* START *
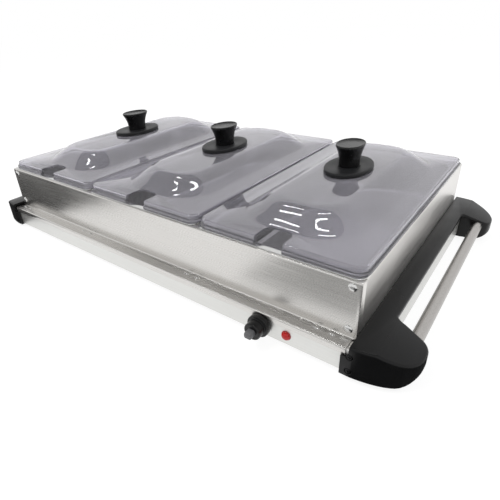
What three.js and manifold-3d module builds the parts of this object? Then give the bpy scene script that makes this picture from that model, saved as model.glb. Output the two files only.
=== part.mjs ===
// Electric buffet server: a warming tray with plastic end caps and tube handles, a steel
// frame that stands on it, three hanging food pans and three clear lids with knobs.
// Millimetres, +Z up, front towards -Y. The origin is under the middle of the whole part.

import * as THREE from "three";
import { mergeVertices } from "three/addons/utils/BufferGeometryUtils.js";
import Module from "manifold-3d";

const wasm = await Module();
wasm.setup();

// ---------------------------------------------------------------- driving dimensions

const FIT = 0.3; // gap between pieces that are put together
const SHEET = 1; // thickness of every steel sheet
const RADIAL_STEPS = 16; // facets round a turned piece
const SMALL_STEPS = 8; // facets round a screw or rivet

// Pan frame
const FRAME_LENGTH = 530;
const FRAME_DEPTH = 332;
const FRAME_HEIGHT = 57;
const FRAME_TOP_FLANGE = 9;
const LEDGE_WIDTH = 14;
const LEDGE_INSET = 3;
const LIP_DROP = 7;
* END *
Exercise aim
Write the data from above out again, exactly.

Reply to the exercise
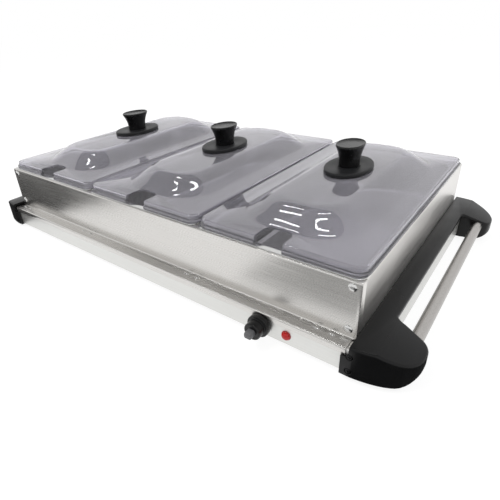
What three.js and manifold-3d module builds the parts of this object? Then give the bpy scene script that makes this picture from that model, saved as model.glb. Output the two files only.
=== part.mjs ===
// Electric buffet server: a warming tray with plastic end caps and tube handles, a steel
// frame that stands on it, three hanging food pans and three clear lids with knobs.
// Millimetres, +Z up, front towards -Y. The origin is under the middle of the whole part.

import * as THREE from "three";
import { mergeVertices } from "three/addons/utils/BufferGeometryUtils.js";
import Module from "manifold-3d";

const wasm = await Module();
wasm.setup();

// ---------------------------------------------------------------- driving dimensions

const FIT = 0.3; // gap between pieces that are put together
const SHEET = 1; // thickness of every steel sheet
const RADIAL_STEPS = 16; // facets round a turned piece
const SMALL_STEPS = 8; // facets round a screw or rivet

// Pan frame
const FRAME_LENGTH = 530;
const FRAME_DEPTH = 332;
const FRAME_HEIGHT = 57;
const FRAME_TOP_FLANGE = 9;
const LEDGE_WIDTH = 14;
const LEDGE_INSET = 3;
const LIP_DROP = 7;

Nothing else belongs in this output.